Wiener Reconstruction of Large-Scale Structure from Peculiar Velocities

We present an alternative, Bayesian method for large-scale reconstruction from observed peculiar velocities. The method stresses a rigorous treatment of the random errors, and it allows extrapolation into poorly sampled regions in real space or in k-space. A likelihood analysis is used in a preliminary stage to determine the fluctuation power spectrum, followed by a Wiener filter (WF) analysis to obtain the minimum-variance mean fields of velocity and mass density. Constrained realizations (CRs) are then used to sample the statistical scatter about the WF mean field. The method is tested using mock catalogs of the Mark III data, drawn from a simulation that mimics our local cosmological neighborhood. The success of the reconstruction is evaluated quantitatively. With low-resolution Gaussian smoothing of radius 1200 km s-1, the reconstruction is of high signal-to-noise ratio (S/N) in a relatively large volume, with small variance about the mean field. A high-resolution reconstruction, of 500 km s-1 smoothing, is of reasonable S/N only in limited nearby regions, where interesting new substructure is resolved. The WF/CR method is applied as a demonstration to the Mark III data. The reconstructed structures are consistent with those extracted from the same velocity data by the POTENT method, and with the structures seen in the distribution of IRAS 1.2 Jy galaxies.

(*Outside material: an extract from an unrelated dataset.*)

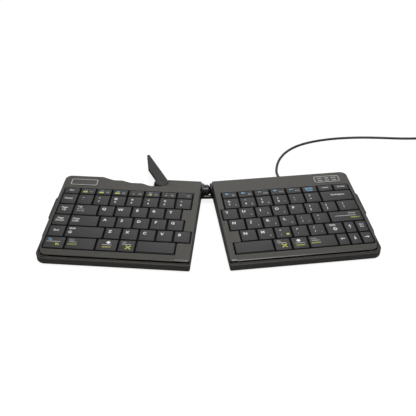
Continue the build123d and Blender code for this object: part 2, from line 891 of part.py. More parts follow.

The reconstructed velocity field is decomposed into its divergent and tidal components relative to a cube of side ±8000 km s-1 centered on the Local Group. The divergent component is similar to the velocity field predicted from the distribution of IRAS galaxies. The tidal component is dominated by a bulk flow of 194 ± 32 km s-1 in the general direction of the Shapley concentration, and it also indicates a significant quadrupole.